The rest of the family asks about you often, but of course never often enough for us. I know you have received mail from Grandma H. with gifts that only Grandma would give. Every time I see or talk to Grandpa H. he asks about you and is eager to hear news of your progress. Of course Grandma and Grandpa D. send us off with a care package for you every time we visit. They loan us their car and help so much with Ellie and, most importantly, send Grandma’s coffee cake for you and Nigel. I know that both sets of grandparent miss you desperately.
We love to visit and we begin planning our next visit as soon as the first is over. The warmth of seeing you doesn’t last long enough and no sooner do we leave the city than we are ready to go back. I’ll be honest with you; it is not easy to see you there. I am certain that the people there are invested in your care but it is not the ideal setting. I know that you must miss Thaddeus and I know that he absolutely misses you. He lost his job because he couldn’t be on time. I worried that you might feel like he abandoned you which is sad to think of. He cares for you very much and would be there with you if he could. We can’t wait for the windows to open back up and for the sunlight to stream back into the tower and to sit at home and be able to think of you watching the people of the city go about their daily lives. I like to think that you watch them and speculate about their lives, where they live, what they do, do they have families, are they happy. We can’t wait for you to go outside, maybe to the aquarium to see the fish. When I think about the aquarium in Baltimore I think about the library here at home when it used to have the big fish tank. You loved that fish tank and when I took you there I all but had to drag you out you were so attached to those fish. I think you would love the Baltimore aquarium. We can’t wait for you to come home. It has been so odd to have you away and I know it will take some getting used to have the new and improved Nick home to the extent that things will have to change here but I know were ready to get started.
We think about you all day every day. I look at the bath tub and I think about all the baths and the water cascading down the steps. When the newspaper flops on our front porch I think about your days on the route. When I go into the back yard the swing brings back your epic climbs to the top.

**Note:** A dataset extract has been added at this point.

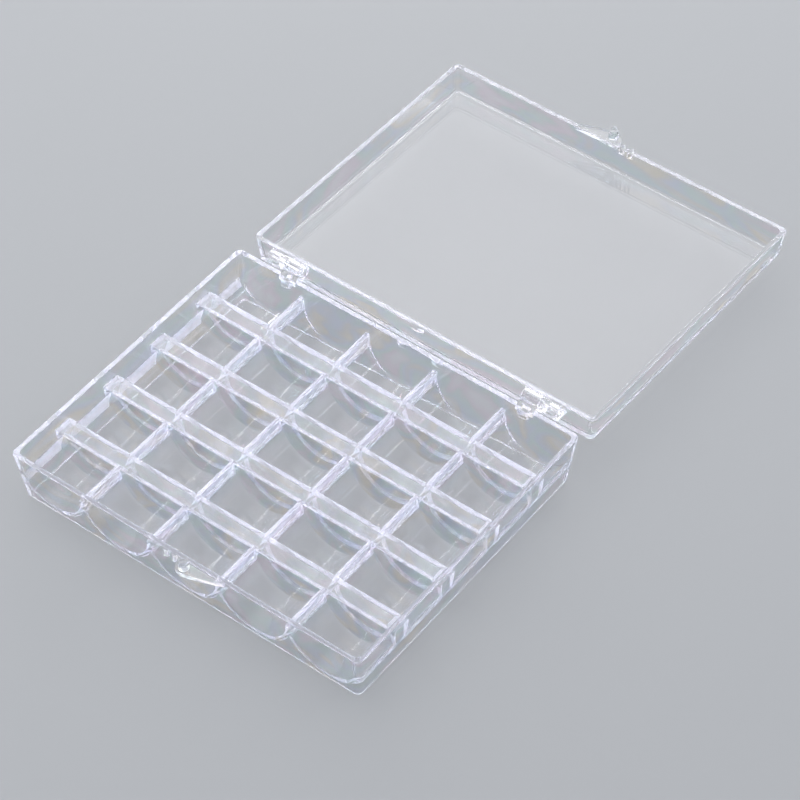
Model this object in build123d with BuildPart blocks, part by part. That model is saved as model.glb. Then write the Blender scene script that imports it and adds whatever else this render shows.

At the lake it was impossible to not think of all the laps with the tube behind and your lone trips to the rock and the fires. Nothing is the same without you here.
We look forward to the future. Mom and I talk all the time about what we hope life will be like. We have a lot of hopes and we see so much. We hope that there will be calm here at home and peace for you personally, that you will have learned ways to manage those times when you feel overwhelmed or those times that none of us can explain. We see trips to the store again and solo bike rides around the block again and dinners out with all of us together again. We look forward to not hearing from school and participation in all those things they have left you out of for all these years. We see a recovery room dark and empty and IEP meetings that we look forward to. We look forward to the beginning of your life and the end to your turmoil and pain. We see opportunity for you and freedom from whatever it is that has a hold on you.
Please know that we all love you so much, that we hold you close in our hearts, that we think of you everyday and thank God for this gift and opportunity for you to live.